Ali Hasan Mian @ Ali Hasan & Ors vs Mosmat Marian & Ors on 12 December, 2011

Author: V. Nath

Bench: V. Nath

               IN THE HIGH COURT OF JUDICATURE AT PATNA
                                  SA No.260 of 2009
                        Ali Hasan Mian @ Ali Hasan & Ors
                                         Versus
                               Mosmat Marian & Ors.
                                       -----------

07.   12.12.2011

Heard Mr. K.N.Chaubey, the learned senior counsel appearing on behalf of the appellants in support of this appeal.

1. This appeal has been filed by the defendant against the judgment and decree dated 26.02.2009 passed by Additional District and Sessions Judge,Fast Track Court-III, West Champaran at Bettiah in T.A.No.09/1995 affirming the judgment and decree dated 09.12.1994 passed by Additional Munsif III, Bettiah, West Champaran in T.S.No. 82/1990.

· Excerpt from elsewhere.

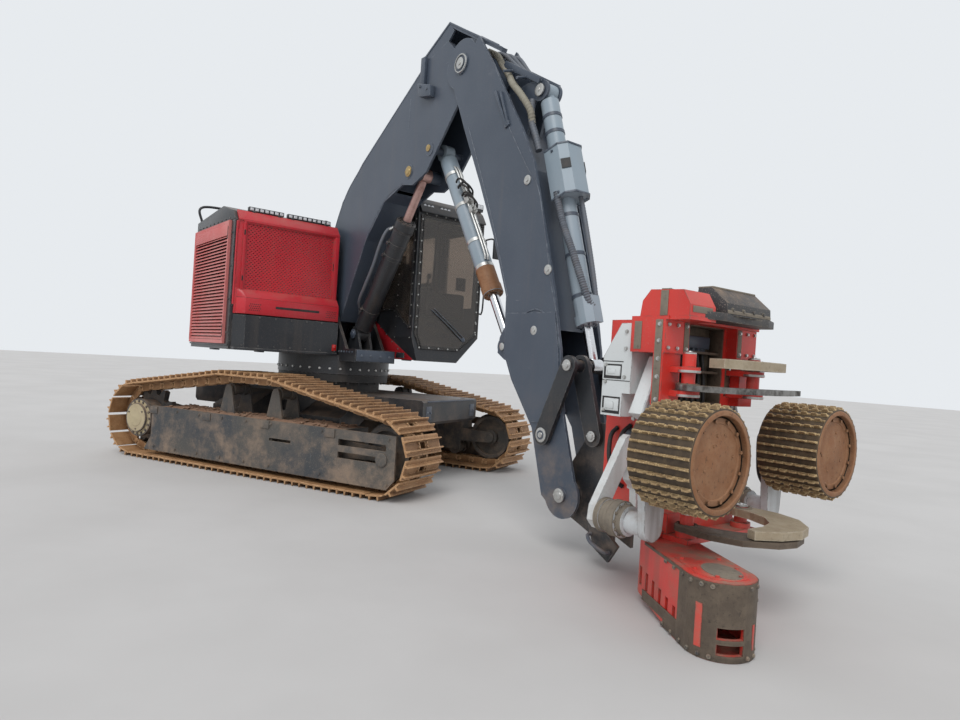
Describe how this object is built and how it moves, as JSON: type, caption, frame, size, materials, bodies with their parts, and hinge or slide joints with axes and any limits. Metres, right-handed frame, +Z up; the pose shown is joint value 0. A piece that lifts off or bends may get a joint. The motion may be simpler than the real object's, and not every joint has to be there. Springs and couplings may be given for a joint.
{
  "type": "forestry harvester",
  "caption": "Tracked forestry harvester: turned undercarriage, swing house with cab, cranked boom and long stick, and a harvesting head with feed drums, knives and a saw box.",
  "frame": {"origin": "on the ground, under the middle of the machine's length and width", "axes": "+X along the boom toward the head, +Y to the driver's left, +Z up; the swing axis stands at x = -1.9184 m, y = 0"},
  "size_m": [9.7531, 5.073, 5.1687],
  "materials": {
    "black_paint": "worn semi-gloss",
    "dark_steel": "worn semi-gloss",
    "red_paint": "scuffed gloss",
    "white_paint": "chipped",
    "track_steel": "rusty, polished on the bars",
    "knife_steel": "worn",
    "rod_chrome": "polished",
    "engine_metal": "matt",
    "seat_cloth": "woven",
    "window": "smoked"
  },
  "bodies": {
    "undercarriage": {"car_body": "black_paint", "swing_bearing": "black_paint", "track_frame_right": "dark_steel", "track_frame_left": "dark_steel", "track_right": "track_steel", "track_left": "track_steel", "final_drives": "dark_steel", "idlers": "dark_steel"},
    "house": {"swing_frame": "black_paint", "counterweight": "black_paint", "engine_hood": "black_paint", "engine_block": "engine_metal", "cooler_housing": "black_paint", "side_tank": "black_paint", "cab_riser": "red_paint", "cab_shell": "black_paint", "cab_windows": "window", "seat": "seat_cloth"},
    "louvre_door": {"louvre_door": "red_paint"},
    "grille_door": {"grille_door": "red_paint"},
    "cab_door": {"cab_door": "black_paint", "cab_door_window": "window"},
    "boom": {"boom": "dark_steel", "elbow_guard": "dark_steel"},
    "boom_barrel": {"boom_barrel": "black_paint"},
    "boom_rod": {"boom_rod": "rod_chrome"},
    "stick": {"stick": "dark_steel"},
    "stick_barrel": {"stick_barrel": "dark_steel"},
    "stick_rod": {"stick_rod": "rod_chrome"},
    "tilt_barrel": {"tilt_barrel": "dark_steel"},
    "tilt_rod": {"tilt_rod": "rod_chrome"},
    "idler_links": {"idler_links": "black_paint"},
    "tilt_links": {"tilt_links": "black_paint"},
    "head": {"head_bracket": "black_paint", "head_frame": "red_paint", "head_cover": "white_paint", "saw_box": "red_paint"},
    "roller_arm_right": {"roller_arm_right": "white_paint"},
    "roller_arm_left": {"roller_arm_left": "white_paint"},
    "feed_drum_right": {"feed_drum_right": "track_steel"},
    "feed_drum_left": {"feed_drum_left": "track_steel"},
    "upper_knife_right": {"upper_knife_right": "knife_steel"},
    "upper_knife_left": {"upper_knife_left": "track_steel"},
    "lower_knife_right": {"lower_knife_right": "track_steel"},
    "lower_knife_left": {"lower_knife_left": "track_steel"},
    "saw_bar": {"saw_bar": "knife_steel"}
  },
  "joints": [
    {"name": "swing", "type": "hinge", "parent": "undercarriage", "child": "house", "pos_m": [-1.91837, 0, 1.26], "axis": [0, 0, 1], "continuous": true},
    {"name": "louvre_door_hinge", "type": "hinge", "parent": "house", "child": "louvre_door", "pos_m": [-2.92337, -1.689, 2.3], "axis": [0, 0, -1], "range_deg": [0, 115]},
    {"name": "grille_door_hinge", "type": "hinge", "parent": "house", "child": "grille_door", "pos_m": [-1.32937, -1.65, 2.5], "axis": [0, 0, -1], "range_deg": [0, 110]},
    {"name": "cab_door_hinge", "type": "hinge", "parent": "house", "child": "cab_door", "pos_m": [-1.42837, 1.414, 2.7], "axis": [0, 0, 1], "range_deg": [0, 95]},
    {"name": "boom_lift", "type": "hinge", "parent": "house", "child": "boom", "pos_m": [-1.61837, 0, 2.08], "axis": [0, -1, 0], "range_deg": [-25, 28]},
    {"name": "boom_cylinder_swing", "type": "hinge", "parent": "house", "child": "boom_barrel", "pos_m": [-1.19837, 0, 1.8], "axis": [0, -1, 0], "range_deg": [-25.54, 28.54]},
    {"name": "boom_rod_slide", "type": "slide", "parent": "boom_barrel", "child": "boom_rod", "axis": [0.5825, 0, 0.8129], "range_m": [-0.2164, 0.2418]},
    {"name": "stick_fold", "type": "hinge", "parent": "boom", "child": "stick", "pos_m": [1.11163, 0, 4.6], "axis": [0, 1, 0], "range_deg": [-60, 16]},
    {"name": "stick_cylinder_swing", "type": "hinge", "parent": "boom", "child": "stick_barrel", "pos_m": [0.55163, 0, 3.84], "axis": [0, 1, 0], "range_deg": [-60.47, 16.49]},
    {"name": "stick_rod_slide", "type": "slide", "parent": "stick_barrel", "child": "stick_rod", "axis": [0.525, 0, -0.8511], "range_m": [-0.2471, 0.9157]},
    {"name": "head_tilt", "type": "hinge", "parent": "stick", "child": "head", "pos_m": [2.91163, 0, 0.49], "axis": [0, 1, 0], "range_deg": [-6, 60]},
    {"name": "idler_links_swing", "type": "hinge", "parent": "stick", "child": "idler_links", "pos_m": [2.69163, 0, 0.96], "axis": [0, 1, 0], "range_deg": [-5.71, 52.57]},
    {"name": "tilt_links_swing", "type": "hinge", "parent": "head", "child": "tilt_links", "pos_m": [3.13163, 0, 1], "axis": [0, 1, 0], "range_deg": [-56.95, 6.15]},
    {"name": "tilt_cylinder_swing", "type": "hinge", "parent": "stick", "child": "tilt_barrel", "pos_m": [2.17163, 0, 4.08], "axis": [0, 1, 0], "range_deg": [-5.5, 1]},
    {"name": "tilt_rod_slide", "type": "slide", "parent": "tilt_barrel", "child": "tilt_rod", "axis": [0.2957, 0, -0.9553], "range_m": [-0.0555, 0.5189]},
    {"name": "roller_arm_right_swing", "type": "hinge", "parent": "head", "child": "roller_arm_right", "pos_m": [3.83163, -0.73, 0.57], "axis": [-1, 0, 0], "range_deg": [-15, 30]},
    {"name": "feed_drum_right_spin", "type": "hinge", "parent": "roller_arm_right", "child": "feed_drum_right", "pos_m": [4.35663, -0.73, 1.05], "axis": [-1, 0, 0], "continuous": true},
    {"name": "upper_knife_right_swing", "type": "hinge", "parent": "head", "child": "upper_knife_right", "pos_m": [4.15163, -0.4, 1.46], "axis": [0, 0, -1], "range_deg": [0, 70]},
    {"name": "lower_knife_right_swing", "type": "hinge", "parent": "head", "child": "lower_knife_right", "pos_m": [4.16163, -0.33, 0.524], "axis": [0, 0, -1], "range_deg": [0, 60]},
    {"name": "roller_arm_left_swing", "type": "hinge", "parent": "head", "child": "roller_arm_left", "pos_m": [3.83163, 0.73, 0.57], "axis": [1, 0, 0], "range_deg": [-15, 30]},
    {"name": "feed_drum_left_spin", "type": "hinge", "parent": "roller_arm_left", "child": "feed_drum_left", "pos_m": [4.35663, 0.73, 1.05], "axis": [1, 0, 0], "continuous": true},
    {"name": "upper_knife_left_swing", "type": "hinge", "parent": "head", "child": "upper_knife_left", "pos_m": [4.15163, 0.4, 1.64], "axis": [0, 0, 1], "range_deg": [0, 70]},
    {"name": "lower_knife_left_swing", "type": "hinge", "parent": "head", "child": "lower_knife_left", "pos_m": [4.16163, 0.33, 0.57], "axis": [0, 0, 1], "range_deg": [0, 60]},
    {"name": "saw_bar_swing", "type": "hinge", "parent": "head", "child": "saw_bar", "pos_m": [4.08163, -0.33, 0.336], "axis": [0, 0, 1], "range_deg": [0, 95]}
  ],
  "couplings": [
    {"joint": "boom_cylinder_swing", "follows": "boom_lift", "ratio": 1.0016},
    {"joint": "boom_rod_slide", "follows": "boom_lift", "m_per_rad": 0.48669},
    {"joint": "stick_cylinder_swing", "follows": "stick_fold", "ratio": 0.99949},
    {"joint": "stick_rod_slide", "follows": "stick_fold", "m_per_rad": -0.87064},
    {"joint": "idler_links_swing", "follows": "head_tilt", "ratio": 0.86787},
    {"joint": "tilt_links_swing", "follows": "head_tilt", "ratio": -0.94088},
    {"joint": "tilt_cylinder_swing", "follows": "head_tilt", "ratio": -0.08341},
    {"joint": "tilt_rod_slide", "follows": "head_tilt", "m_per_rad": 0.49171}
  ]
}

2. The suit has been filed by the plaintiff for declaration that the defendant no.2, Bibi Shayada is not the daughter of late Rahmat Mian and Bibi Khedaran and further two gift deeds dated 09.12.1987/23.12.1987 and 19.12.1987 executed by Bibi Khedaran in favour of defendant no.1, Ali Hasan Mian and defendant no.2, Bibi Shayada are forged, fabricated and illegal documents. The further consequential relief of injunction has also been 2 prayed for.

3. Admittedly, the suit property belonged to Bibi Khedaran. The plaintiff no.1 is the son of Bibi Khedaran who has challenged the two gift deeds claimed by defendant nos. 1 and 2 to have been executed by her in their favour, mainly on the ground that the same had been obtained by the defendant nos. 1 and 2(husband and wife) by playing fraud upon the executant, Bibi Khedaran. It is also the case of the plaintiff that Bibi Khedaran was an old lady and the defendants obtained a thumb impression on sada stamp papers by taking benefit of their friendly and intimate relationship with her when she was terminally ill. The plaintiffs have alleged that the defendants later on fabricated the gift deeds in their favour with regard to the entire property of Bibi Khedaran.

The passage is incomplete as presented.